Sunday, October 19, 2003


Maybe the more experienced Fedwatcher Brad DeLong will correct me, but I don't think it's really normal for the Treasury Sec. to be commenting on expectations about the Fed's actions.

Enjoy the ride on bond prices tomorrow..

...Revise and resubmit:

BANGKOK (Dow Jones)--A senior Bush administration official Monday sought to clarify comments on interest rates made by Treasury Secretary John Snow and said Snow was talking about general economic theory and not about U.S. policies.

The Times of London interviewed Snow and quoted the Treasury Secretary as saying he would be "frustrated and concerned" if U.S. interest rates did not begin rising at some point in the future.

The senior administration official said that Snow was only pointing out that when economies begin picking up steam, there is an increased demand for money which naturally pushes interest rates higher.

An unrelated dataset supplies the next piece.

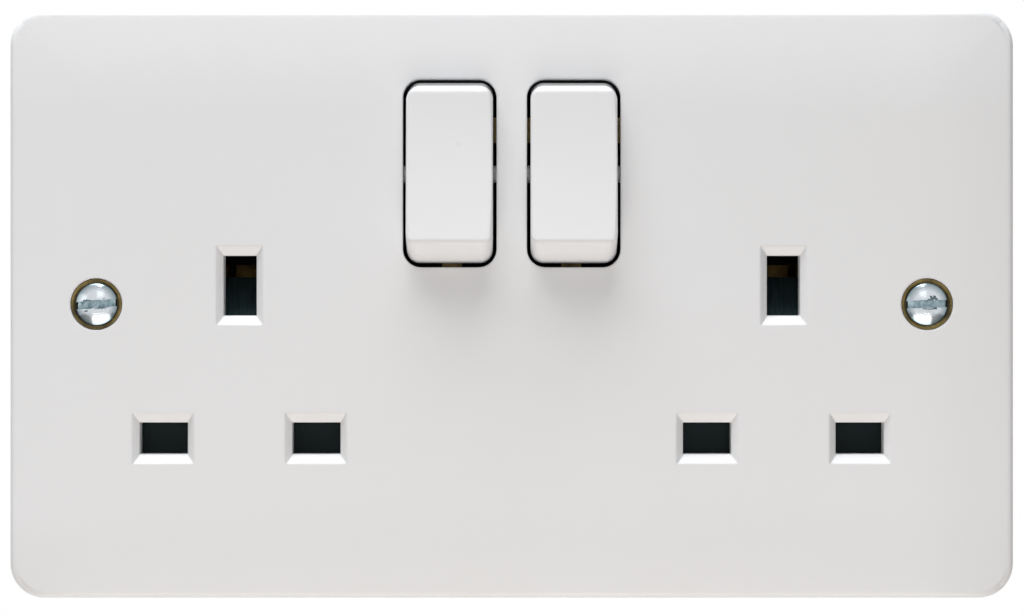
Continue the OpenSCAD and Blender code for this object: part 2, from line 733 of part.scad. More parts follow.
module shutter(side) {
    back = shutter_z - shutter_t;
    run = ramp_high - ramp_low;
    color(black) wall_frame() translate([side * outlet_x, 0, 0]) union() {
        translate([0, live_y, 0]) slab(cover[0], cover[1], 0.8, back, shutter_z);
        for (s = [-1, 1]) block_between([s * rail_in, live_y, back], [s * rail_out, ramp_high, shutter_z]);
        along_x(2 * rail_in + 0.4) polygon([[ramp_foot, shutter_z], [ramp_low, shutter_z],
            [ramp_high, shutter_z - run], [ramp_high, shutter_z - run - 1],
            [ramp_high - 1, shutter_z - run - 1], [ramp_foot, back - shutter_spring_d / 2]]);
    }
}

module shutter_spring(side) {
    from = peg_y + 0.8 + fit;
    color(steel) wall_frame() translate([side * outlet_x, from, shutter_z - shutter_t / 2]) rotate([-90, 0, 0])
        coil(ramp_foot - fit - from, shutter_spring_d, 0.4, 6);
}

// Rear housing

module housing_boss(p) {
    translate([p[0], p[1], -housing_d]) cylinder(d = boss_d, h = split_z + housing_d);
}

module terminal_pocket_walls(x) {
    inner = block[0] / 2 + fit;
    low = terminal_y - block[1] / 2 - fit;
    block_between([x - inner - barrier_t, low - barrier_t, -housing_d], [x + inner + barrier_t, housing[1] / 2, block_z]);
}

module terminal_pocket(x) {
    inner = block[0] / 2 + fit;
    low = terminal_y - block[1] / 2 - fit;
    block_between([x - inner, low, -housing_d - cut], [x + inner, housing[1] / 2 + cut, block_z + cut / 4]);
}

// Upright that a strip rests on
module rest_post(x, y, w, h, top) {
    block_between([x - w / 2, y - h / 2, -housing_d + housing_t / 2], [x + w / 2, y + h / 2, top]);
}

module housing_supports() {
    rest_post(0, fixed_y, 2.4, 3, block_z);
    for (s = [left, right]) {
        rest_post(s * rocker_x, rocker_y, 5, 2, block_z);
        rest_post(s * rocker_x, run_y, 1.6, 3, block_z);
        // barrier between the two live grips, which the shutter's cover slides on
        rest_post(s * outlet_x, live_y - 2.5, 6, 9.8, shutter_z - shutter_t - fit);
        rest_post(s * outlet_x, run_y + 1, 5, barrier_t, block_z);
        rest_post(s * outlet_x, earth_y, 3, earth_bar_w, earth_z - strip_t);
        for (t = [-1, 1]) {
            rest_post(s * outlet_x + t * pin_pitch / 2, live_y, 4, 3, block_z);
            // walls beside the earth grip, which the rails slide on
            rest_post(s * outlet_x + t * (rail_out - 0.5), earth_y - 6.7, 1, 4, shutter_z - shutter_t - fit);
        }
    }
    rest_post(0, neutral_low_y, 6, barrier_t, block_z);
    rest_post(-outlet_x, neutral_low_y, 6, barrier_t, block_z);
    rest_post(outlet_x - pin_pitch / 2, neutral_low_y + 1, 3, 2, block_z);
}

module rear_housing() {
    color(housing_colour) wall_frame() difference() {
        union() {
            difference() {
                slab(housing[0], housing[1], housing_r, -housing_d, housing_rim);
                slab(housing[0] - 2 * housing_t, housing[1] - 2 * housing_t, housing_r - housing_t / 2, floor_z,
                    housing_rim + cut);
            }
            for (s = [left, right]) {
                for (p = [boss_upper, boss_lower]) housing_boss([s * p[0], p[1]]);
                for (x = [live_terminal_x, earth_terminal_x]) terminal_pocket_walls(s * x);
            }
            housing_supports();
        }
        for (s = [left, right]) {
            for (x = [live_terminal_x, earth_terminal_x]) terminal_pocket(s * x);
            for (p = [boss_upper, boss_lower]) translate([s * p[0], p[1], -housing_d]) {
                translate([0, 0, -cut]) cylinder(d = assembly_d + 2 * fit, h = housing_d + cut + 2);
                translate([0, 0, -cut]) cylinder(d = assembly_head[0] + 2 * fit, h = assembly_head[1] + fit + cut);
            }
        }
    }
}

// Fixings

module eyelet(side) {
    front = plate_d - flange_sink;
    back = front - flange_t;
    outer = eyelet_d / 2;
    neck = eyelet_neck_d / 2;
    color(brass) wall_frame() translate([side * fix_pitch / 2, 0, 0]) rotate_extrude() polygon([
        [neck_bore, ring_z - 0.9], [neck + 1.3, ring_z - 0.9], [neck + 1.3, ring_z - fit],
        [neck, ring_z - fit], [neck, back], [outer, back], [outer, front], [seat_mouth, front],
        [neck_bore, front - (seat_mouth - neck_bore)]]);
}

module fixing_screw(side) {
    rim = fix_head_d / 2;
    under = fix_thread_d / 2 - 0.4;       // waisted shank in front of the wall plane
    rim_z = plate_d - flange_sink - (seat_mouth - rim) + fit;
    ball = (pow(rim, 2) + pow(fix_dome_h, 2)) / (2 * fix_dome_h);
    turn = side < 0 ? fix_slot_turn[0] : fix_slot_turn[1];
    color(steel) wall_frame() translate([side * fix_pitch / 2, 0, 0]) difference() {
        union() {
            translate([0, 0, rim_z - (rim - under)]) cylinder(r1 = under, r2 = rim, h = rim - under);
            intersection() {
                translate([0, 0, rim_z + fix_dome_h - ball]) sphere(ball);
                translate([0, 0, rim_z]) cylinder(r = rim, h = fix_dome_h + cut);
            }
            cylinder(r = under, h = rim_z - (rim - under));
            translate([0, 0, -fix_thread_l]) cylinder(d = fix_thread_d, h = fix_thread_l);
            translate([0, 0, -fix_thread_l - 1]) cylinder(d1 = fix_thread_d - 2, d2 = fix_thread_d, h = 1);
        }
        translate([0, 0, rim_z + fix_dome_h]) rotate(turn) cube([fix_head_d + cut, fix_slot_w, 2.2], center = true);
    }
}

module assembly_screws() {
    color(steel) wall_frame() for (s = [left, right], p = [boss_upper, boss_lower])
        translate([s * p[0], p[1], -housing_d]) difference() {
            union() {
                translate([0, 0, 0.1]) cylinder(d = assembly_head[0], h = assembly_head[1] - 0.1);
                cylinder(d = assembly_d, h = housing_d + 5);
            }
            cube([assembly_head[0] + cut, 0.8, 1.6], center = true);
        }
}

wall_frame() front_plate();
rear_housing();
rocker(left);  // rocker_left
rocker(right);  // rocker_right
plunger(left);  // plunger_left
plunger(right);  // plunger_right
plunger_spring(left);  // plunger_spring_left
plunger_spring(right);  // plunger_spring_right
moving_contact(left);  // moving_contact_left
moving_contact(right);  // moving_contact_right
moving_tip(left);  // moving_tip_left
moving_tip(right);  // moving_tip_right
fixed_tips();
line_busbar();
line_outlet(left);  // line_outlet_left
line_outlet(right);  // line_outlet_right
neutral_busbar();
earth_bar();
terminal(live_terminal_x);  // line_terminal
terminal(-live_terminal_x);  // neutral_terminal
terminal(-earth_terminal_x);  // earth_terminal_left
terminal(earth_terminal_x);  // earth_terminal_right
clamp_screw(live_terminal_x, clamp_turn[0]);  // line_clamp_screw
clamp_screw(-live_terminal_x, clamp_turn[1]);  // neutral_clamp_screw
clamp_screw(-earth_terminal_x, clamp_turn[2]);  // earth_clamp_screw_left
clamp_screw(earth_terminal_x, clamp_turn[3]);  // earth_clamp_screw_right
shutter(left);  // shutter_left
shutter(right);  // shutter_right
shutter_spring(left);  // shutter_spring_left
shutter_spring(right);  // shutter_spring_right
fixing_screw(left);  // fixing_screw_left
fixing_screw(right);  // fixing_screw_right
eyelet(left);  // eyelet_left
eyelet(right);  // eyelet_right
assembly_screws();
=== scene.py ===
import math
import random

import bmesh
import bpy
from mathutils import Matrix, Vector


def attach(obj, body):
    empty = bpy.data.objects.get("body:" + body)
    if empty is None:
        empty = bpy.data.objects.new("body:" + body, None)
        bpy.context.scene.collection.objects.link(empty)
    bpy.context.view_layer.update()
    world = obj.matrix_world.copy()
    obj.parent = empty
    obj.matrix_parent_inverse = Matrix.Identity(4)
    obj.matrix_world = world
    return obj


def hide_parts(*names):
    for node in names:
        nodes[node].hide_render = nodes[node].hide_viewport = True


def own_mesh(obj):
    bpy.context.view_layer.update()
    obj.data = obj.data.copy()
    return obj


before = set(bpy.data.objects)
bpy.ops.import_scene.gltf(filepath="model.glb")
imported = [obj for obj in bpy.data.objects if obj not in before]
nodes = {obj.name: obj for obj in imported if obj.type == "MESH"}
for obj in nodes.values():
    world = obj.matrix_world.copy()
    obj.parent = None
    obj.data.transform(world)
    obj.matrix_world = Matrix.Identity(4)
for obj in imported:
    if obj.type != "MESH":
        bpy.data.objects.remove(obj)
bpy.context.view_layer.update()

mm = 0.001
print("frame loaded:", len(nodes), "nodes")

# helpers for materials


def newMaterial(name):
    mat = bpy.data.materials.new(name)
    mat.use_nodes = True
    tree = mat.node_tree
    return mat, tree, tree.nodes["Principled BSDF"]


def addNode(tree, kind, place=(0, 0), **settings):
    node = tree.nodes.new(kind)
    node.location = place
    for key, value in settings.items():
        setattr(node, key, value)
    return node


def setInputs(node, **values):
    for key, value in values.items():
        node.inputs[key].default_value = value


def useGroup(tree, name, place=(-600, 0), **values):
    node = addNode(tree, "ShaderNodeGroup", place, node_tree=bpy.data.node_groups[name])
    setInputs(node, **values)
    return node


def newGroup(name, inputs, outputs):
    # inputs: label and value, where a tuple makes a vector; outputs: labels of plain values
    tree = bpy.data.node_groups.new(name, "ShaderNodeTree")
    for label, value in inputs.items():
        kind = "NodeSocketVector" if isinstance(value, tuple) else "NodeSocketFloat"
        tree.interface.new_socket(label, in_out="INPUT", socket_type=kind).default_value = value
    for label in outputs:
        tree.interface.new_socket(label, in_out="OUTPUT", socket_type="NodeSocketFloat")
    return tree, addNode(tree, "NodeGroupInput", (-900, 0)), addNode(tree, "NodeGroupOutput", (500, 0))


def mixColours(tree, mask, first, second, place=(-250, 100)):
    node = addNode(tree, "ShaderNodeMix", place, data_type="RGBA")
    node.inputs["A"].default_value = (*first, 1)
    node.inputs["B"].default_value = (*second, 1)
    tree.links.new(mask, node.inputs["Factor"])
    return node.outputs["Result"]


def tint(tree, base, colour, mask, place):
    node = addNode(tree, "ShaderNodeMix", place, data_type="RGBA")
    node.inputs["B"].default_value = (*colour, 1)
    tree.links.new(base, node.inputs["A"])
    tree.links.new(mask, node.inputs["Factor"])
    return node.outputs["Result"]


def times(tree, source, share, place):
    node = addNode(tree, "ShaderNodeMath", place, operation="MULTIPLY")
    node.inputs[1].default_value = share
    tree.links.new(source, node.inputs[0])
    return node.outputs["Value"]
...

The U.S. official said Snow was not talking about U.S. monetary policy nor was he indicating Treasury yields would rise.

The U.S. Federal Reserve sets monetary policy, and it is independent of the Bush administration.

Snow's comments initially triggered a rise in the dollar on foreign exchange markets after some market players came to the conclusion he was talking about U.S. policy in his comments.

Even if the reporter muddled the story, if the quotes are correct he went far beyond what is being said in this "correction."